How is aspiration pneumonia diagnosed?

Diagnosis

Your doctor might find additional signs of aspiration pneumonia during a physical exam, such as:

  • decreased flow of oxygen
  • rapid heart rate
  • crackling sound in the lungs

Your doctor will run a series of tests to diagnose you. These may include:

  • sputum culture
  • complete blood count (CBC)
  • arterial blood gas
  • bronchoscopy
  • CT scan of chest area
  • swallowing tests
  • blood culture
  • chest X-ray

Your doctor may also need to test your ability to swallow. They may ask you to take a barium swallow during your X-ray. This is called a barium swallow study, and it can give your doctor a better picture of any swallowing problems you may have.

Since pneumonia is a serious diagnosis that requires treatment, you should have the results of your tests within 24 hours, if not sooner. However, it may take several kinds of tests to positively identify aspiration pneumonia.

How is aspiration pneumonia treated?

Treatment

Your treatment will depend on the severity of your pneumonia. The first line of treatment will probably be antibiotics. Severe pneumonia may need to be treated in the hospital. People with trouble swallowing may need to stop taking food by mouth.

Choosing the right antibiotics can be difficult. The bacteria that cause this condition may be hard to identify.
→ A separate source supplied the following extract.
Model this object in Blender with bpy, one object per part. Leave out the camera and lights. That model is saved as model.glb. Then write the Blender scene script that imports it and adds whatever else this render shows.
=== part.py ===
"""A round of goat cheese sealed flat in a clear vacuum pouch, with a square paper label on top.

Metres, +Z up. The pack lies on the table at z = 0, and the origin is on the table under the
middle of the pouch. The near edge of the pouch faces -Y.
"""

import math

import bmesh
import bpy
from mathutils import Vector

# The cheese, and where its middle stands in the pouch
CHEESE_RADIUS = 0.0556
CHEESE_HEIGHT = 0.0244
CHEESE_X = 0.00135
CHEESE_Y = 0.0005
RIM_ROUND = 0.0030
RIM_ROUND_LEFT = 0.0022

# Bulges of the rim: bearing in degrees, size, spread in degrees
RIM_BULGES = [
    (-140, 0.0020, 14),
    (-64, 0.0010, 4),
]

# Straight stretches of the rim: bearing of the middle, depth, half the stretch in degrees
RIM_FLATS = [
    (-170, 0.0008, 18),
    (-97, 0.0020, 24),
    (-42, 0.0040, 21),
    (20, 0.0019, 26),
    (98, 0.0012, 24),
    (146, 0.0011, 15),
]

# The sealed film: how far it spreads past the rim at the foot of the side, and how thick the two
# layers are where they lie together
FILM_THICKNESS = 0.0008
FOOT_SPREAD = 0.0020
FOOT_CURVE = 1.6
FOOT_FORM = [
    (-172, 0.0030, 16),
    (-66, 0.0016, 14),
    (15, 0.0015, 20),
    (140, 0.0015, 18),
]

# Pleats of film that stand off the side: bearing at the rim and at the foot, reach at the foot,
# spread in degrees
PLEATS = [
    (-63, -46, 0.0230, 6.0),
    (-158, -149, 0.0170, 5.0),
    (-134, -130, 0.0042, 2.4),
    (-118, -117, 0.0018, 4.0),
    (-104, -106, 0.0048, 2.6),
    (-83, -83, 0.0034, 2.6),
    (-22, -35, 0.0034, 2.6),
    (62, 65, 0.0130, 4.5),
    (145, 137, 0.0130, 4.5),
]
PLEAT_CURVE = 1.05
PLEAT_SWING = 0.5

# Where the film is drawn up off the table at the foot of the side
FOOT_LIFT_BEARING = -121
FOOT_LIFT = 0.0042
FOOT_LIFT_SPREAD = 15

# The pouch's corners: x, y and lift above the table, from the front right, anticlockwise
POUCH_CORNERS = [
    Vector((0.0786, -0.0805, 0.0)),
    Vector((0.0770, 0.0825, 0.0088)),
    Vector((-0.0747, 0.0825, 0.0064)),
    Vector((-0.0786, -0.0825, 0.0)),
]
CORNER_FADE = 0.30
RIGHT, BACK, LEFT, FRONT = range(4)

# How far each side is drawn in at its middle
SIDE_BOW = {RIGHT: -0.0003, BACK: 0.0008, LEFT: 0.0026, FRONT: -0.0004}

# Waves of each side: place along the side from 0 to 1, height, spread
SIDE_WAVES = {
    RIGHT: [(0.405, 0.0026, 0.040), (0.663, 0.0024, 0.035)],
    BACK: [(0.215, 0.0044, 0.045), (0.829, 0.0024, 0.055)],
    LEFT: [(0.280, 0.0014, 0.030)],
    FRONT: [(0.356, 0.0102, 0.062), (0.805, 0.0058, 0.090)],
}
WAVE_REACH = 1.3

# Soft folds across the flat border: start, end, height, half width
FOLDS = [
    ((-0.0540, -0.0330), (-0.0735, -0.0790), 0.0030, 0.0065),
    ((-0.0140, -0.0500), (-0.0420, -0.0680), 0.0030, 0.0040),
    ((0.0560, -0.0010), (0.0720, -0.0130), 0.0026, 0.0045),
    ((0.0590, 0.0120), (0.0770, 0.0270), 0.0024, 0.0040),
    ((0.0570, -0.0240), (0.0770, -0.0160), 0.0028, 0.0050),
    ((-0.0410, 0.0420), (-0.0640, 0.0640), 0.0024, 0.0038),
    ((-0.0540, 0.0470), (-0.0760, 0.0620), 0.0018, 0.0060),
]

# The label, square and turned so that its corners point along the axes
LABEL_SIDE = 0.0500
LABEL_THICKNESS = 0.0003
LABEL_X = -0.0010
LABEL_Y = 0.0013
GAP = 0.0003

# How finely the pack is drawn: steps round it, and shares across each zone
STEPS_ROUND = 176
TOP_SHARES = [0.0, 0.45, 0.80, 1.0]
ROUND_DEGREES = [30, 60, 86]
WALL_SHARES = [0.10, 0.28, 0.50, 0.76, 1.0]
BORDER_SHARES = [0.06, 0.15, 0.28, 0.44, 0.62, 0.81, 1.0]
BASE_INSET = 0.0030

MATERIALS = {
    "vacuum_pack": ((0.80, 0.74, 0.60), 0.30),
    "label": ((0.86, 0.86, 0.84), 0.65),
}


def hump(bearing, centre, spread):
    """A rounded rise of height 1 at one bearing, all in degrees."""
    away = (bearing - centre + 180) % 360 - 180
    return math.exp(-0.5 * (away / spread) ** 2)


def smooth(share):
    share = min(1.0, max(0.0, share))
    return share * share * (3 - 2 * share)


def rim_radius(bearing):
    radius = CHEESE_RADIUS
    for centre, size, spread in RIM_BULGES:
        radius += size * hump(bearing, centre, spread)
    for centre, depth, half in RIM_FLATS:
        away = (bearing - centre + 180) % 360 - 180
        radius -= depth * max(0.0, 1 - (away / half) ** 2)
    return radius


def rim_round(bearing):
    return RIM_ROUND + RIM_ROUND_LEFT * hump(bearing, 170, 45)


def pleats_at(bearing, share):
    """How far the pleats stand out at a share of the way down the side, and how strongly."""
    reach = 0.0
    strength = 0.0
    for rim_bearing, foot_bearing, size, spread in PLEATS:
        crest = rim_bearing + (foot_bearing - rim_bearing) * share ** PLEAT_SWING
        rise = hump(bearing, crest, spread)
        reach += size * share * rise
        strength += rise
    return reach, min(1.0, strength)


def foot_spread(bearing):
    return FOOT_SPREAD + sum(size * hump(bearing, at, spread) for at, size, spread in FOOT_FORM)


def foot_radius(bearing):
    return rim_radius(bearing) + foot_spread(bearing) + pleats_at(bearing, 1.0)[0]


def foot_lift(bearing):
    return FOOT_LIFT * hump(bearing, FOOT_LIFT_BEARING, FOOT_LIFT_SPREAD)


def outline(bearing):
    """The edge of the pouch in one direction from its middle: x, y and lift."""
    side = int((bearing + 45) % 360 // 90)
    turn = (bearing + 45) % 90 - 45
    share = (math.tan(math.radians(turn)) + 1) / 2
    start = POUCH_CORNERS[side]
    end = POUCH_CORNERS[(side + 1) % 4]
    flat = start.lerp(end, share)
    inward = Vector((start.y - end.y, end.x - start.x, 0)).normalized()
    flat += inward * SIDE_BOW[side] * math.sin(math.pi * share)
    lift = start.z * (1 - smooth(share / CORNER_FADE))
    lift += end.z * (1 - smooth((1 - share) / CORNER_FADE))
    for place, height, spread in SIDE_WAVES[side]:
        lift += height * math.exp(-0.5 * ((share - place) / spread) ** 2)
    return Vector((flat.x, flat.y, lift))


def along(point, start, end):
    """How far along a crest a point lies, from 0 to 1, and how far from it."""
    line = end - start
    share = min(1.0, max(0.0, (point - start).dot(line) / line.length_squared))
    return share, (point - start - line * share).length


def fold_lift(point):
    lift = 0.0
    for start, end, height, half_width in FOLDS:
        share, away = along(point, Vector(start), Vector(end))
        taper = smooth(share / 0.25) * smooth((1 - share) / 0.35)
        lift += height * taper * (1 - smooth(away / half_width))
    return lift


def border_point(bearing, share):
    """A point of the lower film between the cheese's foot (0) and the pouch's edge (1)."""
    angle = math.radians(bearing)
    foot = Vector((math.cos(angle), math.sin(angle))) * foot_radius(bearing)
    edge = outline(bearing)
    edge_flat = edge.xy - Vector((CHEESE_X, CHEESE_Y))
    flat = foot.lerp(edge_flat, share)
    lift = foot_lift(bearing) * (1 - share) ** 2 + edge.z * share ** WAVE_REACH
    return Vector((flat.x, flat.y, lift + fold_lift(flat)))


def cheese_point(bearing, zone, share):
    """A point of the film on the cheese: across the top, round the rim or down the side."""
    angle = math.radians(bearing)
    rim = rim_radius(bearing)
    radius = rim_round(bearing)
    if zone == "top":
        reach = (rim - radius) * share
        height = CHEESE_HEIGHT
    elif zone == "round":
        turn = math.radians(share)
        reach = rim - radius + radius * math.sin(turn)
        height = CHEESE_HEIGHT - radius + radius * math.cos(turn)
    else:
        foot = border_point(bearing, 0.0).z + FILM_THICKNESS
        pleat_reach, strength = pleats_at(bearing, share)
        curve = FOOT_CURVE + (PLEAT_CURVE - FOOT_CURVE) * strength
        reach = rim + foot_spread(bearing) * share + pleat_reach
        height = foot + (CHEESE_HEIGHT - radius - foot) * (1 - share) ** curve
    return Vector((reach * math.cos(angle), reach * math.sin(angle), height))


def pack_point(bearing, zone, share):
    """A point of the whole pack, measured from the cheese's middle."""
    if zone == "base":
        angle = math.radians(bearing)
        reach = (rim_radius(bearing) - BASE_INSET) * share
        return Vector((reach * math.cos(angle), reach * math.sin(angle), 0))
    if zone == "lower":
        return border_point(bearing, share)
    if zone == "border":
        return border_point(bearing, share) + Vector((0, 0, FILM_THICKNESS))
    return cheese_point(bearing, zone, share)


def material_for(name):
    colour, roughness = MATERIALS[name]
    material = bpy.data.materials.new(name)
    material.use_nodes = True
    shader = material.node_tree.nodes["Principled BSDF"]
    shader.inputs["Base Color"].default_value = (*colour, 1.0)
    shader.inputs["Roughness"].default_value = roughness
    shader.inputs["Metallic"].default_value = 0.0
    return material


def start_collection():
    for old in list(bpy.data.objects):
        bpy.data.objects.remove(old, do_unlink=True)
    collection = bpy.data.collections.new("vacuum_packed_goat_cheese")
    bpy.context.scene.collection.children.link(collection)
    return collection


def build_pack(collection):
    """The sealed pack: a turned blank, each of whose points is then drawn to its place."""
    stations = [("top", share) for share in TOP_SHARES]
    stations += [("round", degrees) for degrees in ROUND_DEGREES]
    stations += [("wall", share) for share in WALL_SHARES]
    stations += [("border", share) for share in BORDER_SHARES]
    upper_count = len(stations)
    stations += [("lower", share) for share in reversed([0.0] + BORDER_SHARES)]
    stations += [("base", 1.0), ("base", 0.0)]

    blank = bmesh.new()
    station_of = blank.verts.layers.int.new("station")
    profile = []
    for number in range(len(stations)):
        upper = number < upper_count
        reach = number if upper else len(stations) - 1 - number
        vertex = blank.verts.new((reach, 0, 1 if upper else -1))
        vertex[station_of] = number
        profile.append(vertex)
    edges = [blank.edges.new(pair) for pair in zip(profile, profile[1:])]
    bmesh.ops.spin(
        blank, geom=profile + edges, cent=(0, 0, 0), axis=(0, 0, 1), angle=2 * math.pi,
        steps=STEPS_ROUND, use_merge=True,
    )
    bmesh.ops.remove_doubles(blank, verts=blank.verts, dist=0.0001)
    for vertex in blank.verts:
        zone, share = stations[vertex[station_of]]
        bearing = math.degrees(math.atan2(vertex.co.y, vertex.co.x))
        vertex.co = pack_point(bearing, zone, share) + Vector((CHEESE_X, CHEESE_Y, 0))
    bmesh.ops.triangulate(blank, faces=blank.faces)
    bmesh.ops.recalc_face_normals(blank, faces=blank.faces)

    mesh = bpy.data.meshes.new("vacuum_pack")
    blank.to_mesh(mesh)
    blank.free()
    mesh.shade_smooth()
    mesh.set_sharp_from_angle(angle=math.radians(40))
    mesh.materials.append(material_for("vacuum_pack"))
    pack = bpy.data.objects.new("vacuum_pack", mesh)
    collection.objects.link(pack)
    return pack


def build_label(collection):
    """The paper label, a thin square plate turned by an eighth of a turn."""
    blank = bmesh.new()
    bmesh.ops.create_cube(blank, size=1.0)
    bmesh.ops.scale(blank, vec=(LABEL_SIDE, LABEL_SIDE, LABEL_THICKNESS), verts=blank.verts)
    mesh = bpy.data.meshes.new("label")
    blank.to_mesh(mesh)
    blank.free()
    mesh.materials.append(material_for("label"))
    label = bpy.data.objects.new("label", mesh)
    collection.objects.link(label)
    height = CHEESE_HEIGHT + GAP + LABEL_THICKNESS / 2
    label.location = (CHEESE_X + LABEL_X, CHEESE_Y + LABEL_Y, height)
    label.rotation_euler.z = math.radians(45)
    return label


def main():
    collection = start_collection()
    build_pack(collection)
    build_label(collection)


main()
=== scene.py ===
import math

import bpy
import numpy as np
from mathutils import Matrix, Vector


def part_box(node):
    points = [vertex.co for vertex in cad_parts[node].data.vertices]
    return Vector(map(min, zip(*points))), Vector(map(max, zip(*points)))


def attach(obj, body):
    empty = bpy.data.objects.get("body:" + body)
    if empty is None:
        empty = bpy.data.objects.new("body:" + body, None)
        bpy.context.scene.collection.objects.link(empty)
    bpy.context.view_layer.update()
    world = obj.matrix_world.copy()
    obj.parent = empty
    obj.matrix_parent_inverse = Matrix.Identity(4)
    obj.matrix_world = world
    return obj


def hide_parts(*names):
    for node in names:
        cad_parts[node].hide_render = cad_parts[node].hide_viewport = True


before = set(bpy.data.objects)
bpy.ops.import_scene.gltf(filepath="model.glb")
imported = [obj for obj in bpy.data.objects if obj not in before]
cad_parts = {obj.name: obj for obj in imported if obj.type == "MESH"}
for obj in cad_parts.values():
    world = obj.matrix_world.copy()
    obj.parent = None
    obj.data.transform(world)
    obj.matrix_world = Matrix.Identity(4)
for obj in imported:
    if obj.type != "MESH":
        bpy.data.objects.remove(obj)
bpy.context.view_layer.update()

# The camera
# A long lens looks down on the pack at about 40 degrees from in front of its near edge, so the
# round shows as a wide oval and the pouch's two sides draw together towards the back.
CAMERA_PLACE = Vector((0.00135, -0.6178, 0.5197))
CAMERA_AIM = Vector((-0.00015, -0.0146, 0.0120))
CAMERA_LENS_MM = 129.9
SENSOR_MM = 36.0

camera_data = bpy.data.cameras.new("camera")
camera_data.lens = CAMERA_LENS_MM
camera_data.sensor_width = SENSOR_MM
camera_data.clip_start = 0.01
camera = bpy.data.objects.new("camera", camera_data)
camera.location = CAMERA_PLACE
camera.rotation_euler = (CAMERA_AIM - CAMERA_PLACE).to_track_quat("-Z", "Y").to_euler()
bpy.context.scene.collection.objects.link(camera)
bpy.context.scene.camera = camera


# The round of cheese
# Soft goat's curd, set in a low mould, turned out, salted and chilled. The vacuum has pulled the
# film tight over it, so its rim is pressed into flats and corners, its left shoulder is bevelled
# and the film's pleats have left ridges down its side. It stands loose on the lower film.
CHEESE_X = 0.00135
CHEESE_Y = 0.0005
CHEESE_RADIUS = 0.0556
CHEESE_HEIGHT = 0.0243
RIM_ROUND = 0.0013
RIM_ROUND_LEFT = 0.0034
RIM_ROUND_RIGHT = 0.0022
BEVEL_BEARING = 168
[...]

There are some things your doctor will need to know to identify the appropriate medication:

  • whether you were recently hospitalized
  • your overall health
  • if you’ve used antibiotics recently
  • where you live

Antibiotics specific to aspiration pneumonia will most likely be prescribed to you. They may include clindamycin, flagyl, zosyn, levaquin, maxipime or rocephin, and merrem. If you are treated with oral antibiotics at any point in the course of your illness, make sure to take the antibiotics for the entire length of the prescription period, which can vary from seven to 14 days.

Aspiration pneumonia can cause breathing problems, so you may need help to breathe. You may be prescribed oxygen, steroids, and/or breathing treatments. Mechanical ventilation may also be used to assist with your breathing if your case is severe.
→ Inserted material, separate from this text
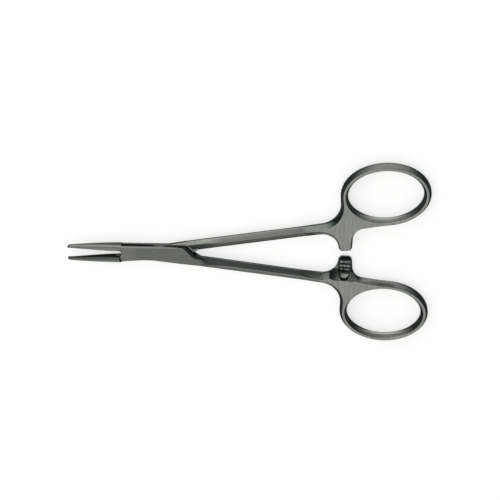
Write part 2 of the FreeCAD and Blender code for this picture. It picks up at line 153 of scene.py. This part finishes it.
def makeStudio(values):
    scene = bpy.context.scene
    scene.view_settings.view_transform = "Standard"
    bpy.ops.mesh.primitive_plane_add(size=values["paperSize"])
    floor = bpy.context.object
    floor.name = "floor"
    paper = bpy.data.materials.new("paper")
    paper.use_nodes = True
    tree = paper.node_tree
    shader = tree.nodes["Principled BSDF"]
    shader.inputs["Base Color"].default_value = values["paper"]
    shader.inputs["Roughness"].default_value = values["paperRoughness"]
    shader.inputs["Specular IOR Level"].default_value = 0.0
    shader.inputs["Emission Color"].default_value = values["glowColour"]
    ray = addNode(tree, "ShaderNodeLightPath").outputs
    seen = maths(tree, "MAXIMUM", ray["Is Camera Ray"], ray["Is Glossy Ray"])
    seen = maths(tree, "MAXIMUM", seen, ray["Is Transmission Ray"])
    tree.links.new(times(tree, seen, values["glow"]), shader.inputs["Emission Strength"])
    floor.data.materials.append(paper)

    light = bpy.data.lights.new("softbox", "AREA")
    light.shape = "DISK"
    light.size = values["lampSize"]
    light.energy = values["lampPower"]
    lamp = bpy.data.objects.new("softbox", light)
    scene.collection.objects.link(lamp)
    lamp.location = values["lampPlace"]
    aim = Vector(camera["lookAt"]) - lamp.location
    lamp.rotation_euler = aim.to_track_quat("-Z", "Y").to_euler()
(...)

Outcomes and duration of treatment vary greatly depending on your general health, pre-existing conditions, and individual hospital policies.

How can aspiration pneumonia be prevented?

Prevention

You can reduce your risk of this condition by:

  • avoiding behavior that leads to aspiration, such as excessive drinking
  • recognizing the risks of aspiration in certain situations
  • receiving proper dental care on a regular basis

If your doctor has identified that you’re at risk of developing aspiration pneumonia, you should undergo a comprehensive swallow evaluation. A licensed speech pathologist or licensed swallow therapist evaluates this comprehensive test.

Those who are at high risk of aspiration pneumonia should drink alcohol in moderation and be careful with any medication that may cause sedation. If you are scheduled for elective surgery, you should also make sure to follow your doctor’s orders about fasting before surgery. This will help lower the chance that you will vomit under anesthesia

What can be expected in the long term?

Outlook

Many people who have this condition also have other diseases that affect swallowing. This can affect recovery especially if you continue to have significant episodes of aspiration during the recovery period.

Your overall outlook depends on:

  • how much of your lungs have been affected
  • the severity of the pneumonia
  • the type of bacteria causing the infection
  • any underlying medical condition that compromises your immune system or you ability to swallow

Without the right treatment, pneumonia can cause long-term problems such as a lung abscess or permanent scarring. Some people will develop acute respiratory failure. This could be fatal.

Aspiration pneumonia is a very serious medical condition, but it’s treatable. If you’re at a high risk, it’s important to follow the prevention methods and to contact your doctor immediately if you notice any of the symptoms. Sometimes aspiration pneumonia can signal other underlying health problems that affect your ability to swallow. Your doctor may order tests to identify these potential other conditions if they are suspected.